Member of the House of Representatives
- In office 4 June 1987 – 5 June 1996
- Constituency: Larnaca District

Personal details
- Born: May 1953 Larnaca, Cyprus
- Died: 20 November 2021 (aged 68)
- Political party: Democratic Rally
- Profession: Lawyer

= Andreas Georgiou (politician) =

Cypriot politician (1953–2021)

Andreas Afxentiou Georgiou (May 1953 – 20 November 2021) was a Cypriot politician and lawyer.

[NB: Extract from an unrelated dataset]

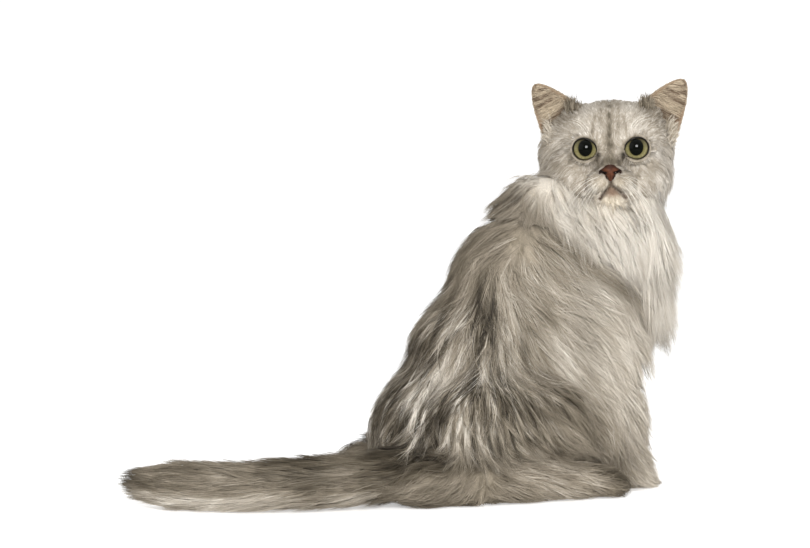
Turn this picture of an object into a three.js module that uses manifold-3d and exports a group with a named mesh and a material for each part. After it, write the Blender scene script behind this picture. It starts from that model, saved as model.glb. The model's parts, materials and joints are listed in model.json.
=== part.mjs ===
// A long-haired silver cat, life size, sitting with its tail laid out behind it and its head turned
// back over the right shoulder. Millimetres, +Z up. The body faces +X and its left side is +Y.
import * as THREE from "three";
import { mergeVertices } from "three/addons/utils/BufferGeometryUtils.js";
import Module from "manifold-3d";

const wasm = await Module();
wasm.setup();

// Driving dimensions
const headAt = [97.6, -16.4, 288]; // midway between the eyes, pushed back to the middle of the skull
const faceTurn = 149; // the face looks back over the right shoulder, towards -X -Y
const faceLift = 5;
const headRoll = 2;
const eyeSpacing = 45.6;
const eyeRadius = 11.6;
const eyeSplay = 0.28; // how far each eye looks outwards
const lidRing = 11.7;
const lidThick = 2.4;
const lidForward = 5.5; // how far the lids stand in front of the middle of the eyeball
const mouthWidth = 1.8;
const earHeight = 37;
const earWidth = 38;
const earLean = 0.62; // outwards from upright
const gap = 0.3; // between one piece and the next
const finest = 0.01; // the smallest step that is kept where pieces cross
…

He served in the House of Representatives from 4 June 1987 to 5 June 1996. He was a member of the Democratic Rally.

==Early life==
Georgiou was born in Larnaca, Cyprus, in May 1953. He spoke both Greek and English. His brother, Georgios Georgiou, served as an MP from 1981 to 1984.

==Career==
Georgiou ran for congress for the Larnaca District in 1985, but was not elected. After the incumbent, Georgios Tzirkotis, died in 1987, Georgiou was appointed MP for the district. He was re-elected in 1991. As an MP, he was Deputy Chairman of the Parliamentary Committee on Finance and Budget and a member of the Parliamentary Committees on Legal Affairs, Trade and Industry, Defense and Members' Regulations and Rights. His term ended in 1996. In 1997 he was appointed Vice President of the Cyprus Tourism Organization, a position he held until 2000. He was the founder and CEO of a law firm called A.A. Georgiou D.E.P.E. He died on 20 November 2021 and was buried at Aradippou Cemetery.